*Problem statement*
In the material below, find every line with "finishes" and pull it out.

· · · · · · ·

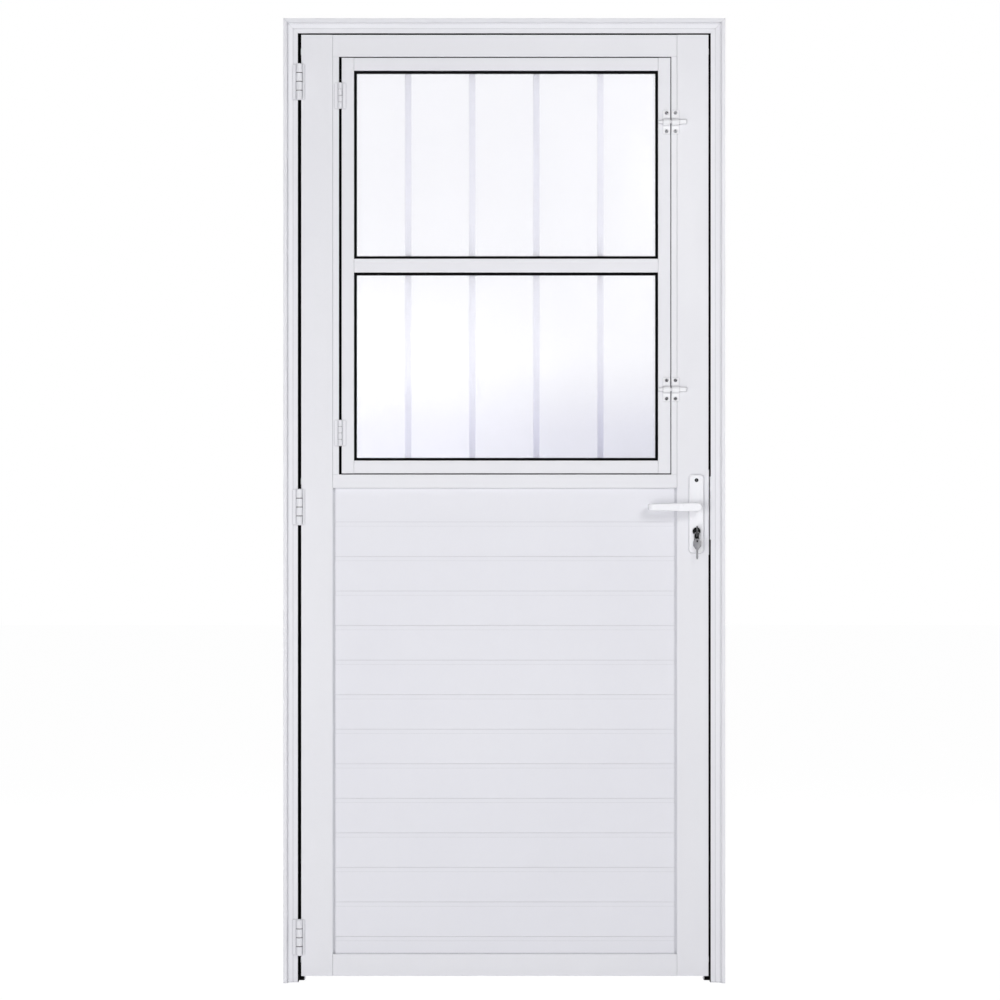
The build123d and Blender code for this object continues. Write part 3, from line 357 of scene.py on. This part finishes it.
def new_finish(name, relief, strength=1.0, **values):
    """The tree, the Principled shader and the Bump node of a new material."""
    look = bpy.data.materials.new(name)
    look.use_nodes = True
    tree = look.node_tree
    tree.nodes.clear()
    shader = feed(add_node(tree, "ShaderNodeBsdfPrincipled"), **values)
    bump = feed(add_node(tree, "ShaderNodeBump"), Distance=relief, Strength=strength)
    feed(shader, Normal=bump.outputs[0])
    feed(add_node(tree, "ShaderNodeOutputMaterial"), Surface=shader.outputs[0])
    finishes[name] = look
    return tree, shader, bump


def add_group(tree, group, **values):
    """The outputs of a node group that is placed in a material with its own values."""
    return feed(add_node(tree, "ShaderNodeGroup", node_tree=group), **values).outputs


# %% [markdown]
# Powder-coated aluminium covers most of the door. The long profiles, the thin boards, the cast
# handles and the small latches have the same kind of coat at different scales and gloss, with
# painted shade in the creases. The beads round the boards get a darker coat and more painted shade,
# which stand for the shade beside the stiles. The lock's face and strike plates are white like the
# door, a little lighter as a painted highlight, and get less painted shade.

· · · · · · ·

*Written solution*
The build123d and Blender code for this object continues. Write part 3, from line 357 of scene.py on. This part finishes it.
    finishes[name] = look